Does ISO 27001 certification satisfy MAS TRM requirements in Singapore? ISO 27001 is closely aligned with MAS TRM guidelines, and certification is widely accepted as evidence of a strong information security management program. That said, MAS TRM has specific requirements that go beyond ISO 27001, so financial institutions should assess their obligations against both frameworks rather than treating one as a substitute for the other.
How often does ISO 27001 certification need to be renewed? ISO 27001 certification is valid for three years. Annual surveillance audits during that period confirm your ISMS continues to operate as required. At the end of the three-year cycle, a recertification audit is required to maintain the certification.
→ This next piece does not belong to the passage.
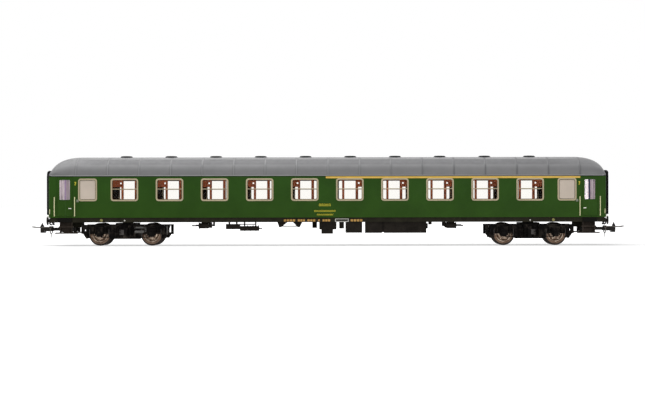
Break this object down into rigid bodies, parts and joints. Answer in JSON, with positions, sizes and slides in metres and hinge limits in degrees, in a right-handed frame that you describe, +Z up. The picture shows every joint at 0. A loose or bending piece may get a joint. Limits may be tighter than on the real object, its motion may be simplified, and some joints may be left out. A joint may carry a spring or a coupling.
{
  "type": "model railway passenger coach",
  "caption": "Long flat-sided model railway coach with compartments and corridor, ribbed grey roof, framed windows, swivelling bogies with turning wheels and loop couplings.",
  "frame": {"origin": "midway along and across the coach, at the lowest point of the wheel flanges", "axes": "+X along the coach towards end 1, +Y towards the corridor side, +Z up"},
  "size_m": [0.3228, 0.0344, 0.0488],
  "materials": {
    "body_green": "satin moulded plastic, green all through with a sprayed coat",
    "roof_grey": "matte mid-grey plastic",
    "vent_grey": "matte grey plastic",
    "frame_cream": "thin printed line in a pale metallic cream",
    "clear_glazing": "clear polished plastic",
    "frosted_glazing": "milky plastic",
    "interior_red": "matte red-brown plastic",
    "seat_brown": "matte brown plastic",
    "ballast_steel": "plain rolled steel strip",
    "chassis_dark": "matte dark brown-black plastic",
    "equipment_dark": "matte dark grey plastic",
    "bogie_black": "matte black plastic",
    "wheel_bronze": "darkened turned metal",
    "axle_steel": "turned steel",
    "rubber_black": "matte black soft plastic",
    "handrail_brass": "cream-painted wire",
    "handle_silver": "printed silver",
    "coupler_black": "black plastic",
    "loop_steel": "blackened metal strip"
  },
  "bodies": {
    "coach": {"body_shell": "body_green", "roof": "roof_grey", "roof_ventilators": "vent_grey", "window_frames": "frame_cream", "window_glass_left": "clear_glazing", "window_glass_right": "clear_glazing", "toilet_panes": "frosted_glazing", "cross_partitions": "interior_red", "corridor_wall": "interior_red", "seats": "seat_brown", "interior_floor": "interior_red", "ballast_plate": "ballast_steel", "underframe": "chassis_dark", "bogie_pivots": "chassis_dark", "coupler_mounts": "chassis_dark", "battery_boxes": "equipment_dark", "transformer": "equipment_dark", "air_reservoirs": "equipment_dark", "brake_cylinders": "equipment_dark", "door_steps": "chassis_dark", "buffers": "bogie_black", "gangway_1": "rubber_black", "gangway_2": "rubber_black", "end_doors": "body_green", "door_handrails": "handrail_brass", "door_handles": "handle_silver"},
    "bogie_1": {"bogie_frame_1": "bogie_black", "bogie_springs_1": "bogie_black", "brake_shoes_1": "bogie_black"},
    "bogie_2": {"bogie_frame_2": "bogie_black", "bogie_springs_2": "bogie_black", "brake_shoes_2": "bogie_black"},
    "wheelset_1": {"axle_1": "axle_steel", "wheels_1": "wheel_bronze"},
    "wheelset_2": {"axle_2": "axle_steel", "wheels_2": "wheel_bronze"},
    "wheelset_3": {"axle_3": "axle_steel", "wheels_3": "wheel_bronze"},
    "wheelset_4": {"axle_4": "axle_steel", "wheels_4": "wheel_bronze"},
    "coupling_1": {"coupler_1": "coupler_black"},
    "coupling_2": {"coupler_2": "coupler_black"},
    "loop_1": {"coupler_loop_1": "loop_steel"},
    "loop_2": {"coupler_loop_2": "loop_steel"}
  },
  "joints": [
    {"name": "bogie_1_swivel", "type": "hinge", "parent": "coach", "child": "bogie_1", "pos_m": [0.1091, 0, 0.0105], "axis": [0, 0, 1], "range_deg": [-12, 12]},
    {"name": "bogie_2_swivel", "type": "hinge", "parent": "coach", "child": "bogie_2", "pos_m": [-0.1091, 0, 0.0105], "axis": [0, 0, 1], "range_deg": [-12, 12]},
    {"name": "wheelset_1_roll", "type": "hinge", "parent": "bogie_1", "child": "wheelset_1", "pos_m": [0.12315, 0, 0.0062], "axis": [0, 1, 0], "continuous": true},
    {"name": "wheelset_2_roll", "type": "hinge", "parent": "bogie_1", "child": "wheelset_2", "pos_m": [0.09505, 0, 0.0062], "axis": [0, 1, 0], "continuous": true},
    {"name": "wheelset_3_roll", "type": "hinge", "parent": "bogie_2", "child": "wheelset_3", "pos_m": [-0.09505, 0, 0.0062], "axis": [0, 1, 0], "continuous": true},
    {"name": "wheelset_4_roll", "type": "hinge", "parent": "bogie_2", "child": "wheelset_4", "pos_m": [-0.12315, 0, 0.0062], "axis": [0, 1, 0], "continuous": true},
    {"name": "coupling_1_swing", "type": "hinge", "parent": "coach", "child": "coupling_1", "pos_m": [0.138, 0, 0.0088], "axis": [0, 0, 1], "range_deg": [-12, 12]},
    {"name": "loop_1_lift", "type": "hinge", "parent": "coupling_1", "child": "loop_1", "pos_m": [0.151, 0, 0.0099], "axis": [0, -1, 0], "range_deg": [0, 25]},
    {"name": "coupling_2_swing", "type": "hinge", "parent": "coach", "child": "coupling_2", "pos_m": [-0.138, 0, 0.0088], "axis": [0, 0, 1], "range_deg": [-12, 12]},
    {"name": "loop_2_lift", "type": "hinge", "parent": "coupling_2", "child": "loop_2", "pos_m": [-0.151, 0, 0.0099], "axis": [0, 1, 0], "range_deg": [0, 25]}
  ]
}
What happens if my organization fails the ISO 27001 certification audit? The certification body will identify non-conformities that must be addressed before certification is granted. Minor non-conformities can typically be resolved within a defined timeframe. Major non-conformities require more significant remediation before the audit can be completed. Working with an experienced implementation partner reduces that risk by surfacing gaps before the formal audit begins, not during it.
Conclusion
The choice between ISO 27001 and SOC 2 is not about which certification looks more impressive. It is about which one your customers, regulators, and partners actually require.
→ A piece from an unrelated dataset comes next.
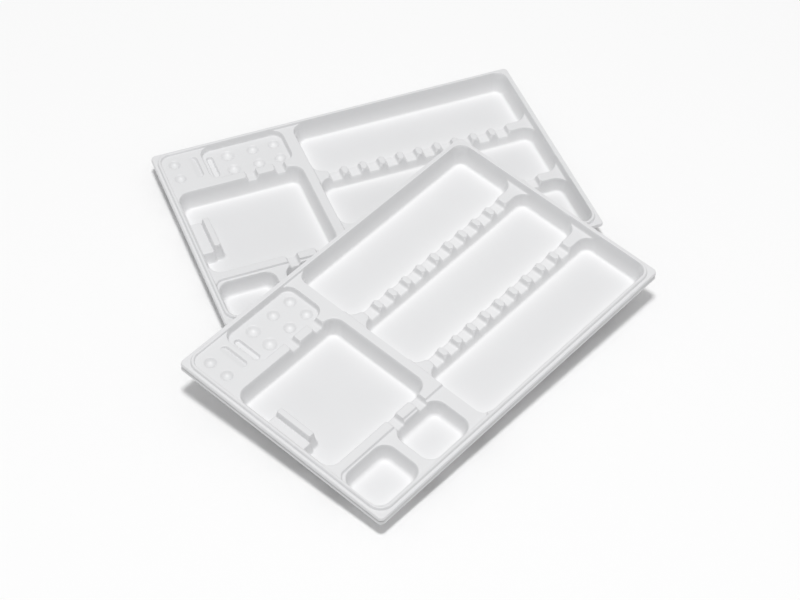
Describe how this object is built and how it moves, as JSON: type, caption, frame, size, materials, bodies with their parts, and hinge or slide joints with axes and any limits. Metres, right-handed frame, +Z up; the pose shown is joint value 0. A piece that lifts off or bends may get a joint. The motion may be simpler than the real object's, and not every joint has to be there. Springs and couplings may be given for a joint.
{
  "type": "disposable dental set-up trays",
  "caption": "Thin white thermoformed trays with compartments, toothed instrument rails and rests; a nested pair leans on the rim of a flat one.",
  "frame": {"origin": "centre of the flat tray, on the surface it rests on", "axes": "+X along the flat tray's length towards the toothed compartments, +Y towards its shelf side, +Z up"},
  "size_m": [0.334, 0.3799, 0.0449],
  "materials": {
    "back_tray_sheet": "satin white polystyrene sheet",
    "front_lower_tray_sheet": "satin white polystyrene sheet",
    "front_upper_tray_sheet": "satin white polystyrene sheet"
  },
  "bodies": {
    "back_tray": {"back_tray": "back_tray_sheet"},
    "front_lower_tray": {"front_lower_tray": "front_lower_tray_sheet"},
    "front_upper_tray": {"front_upper_tray": "front_upper_tray_sheet"}
  },
  "joints": [
    {"name": "front_lower_tray_lift", "type": "slide", "parent": "back_tray", "child": "front_lower_tray", "axis": [0, 0, 1], "range_m": [0, 0.06]},
    {"name": "front_upper_tray_lift", "type": "slide", "parent": "front_lower_tray", "child": "front_upper_tray", "axis": [0, -0.0918, 0.9958], "range_m": [0, 0.06]}
  ]
}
For organizations operating in Singapore and Indonesia, ISO 27001 is the more strategically important credential in 2026. It satisfies regulatory expectations, strengthens enterprise procurement conversations, and builds a security management program that genuinely reduces risk — not one that exists on paper.
SOC 2 becomes relevant when US market expansion is a real objective. When that time comes, a well-implemented ISO 27001 program gives you a significant head start.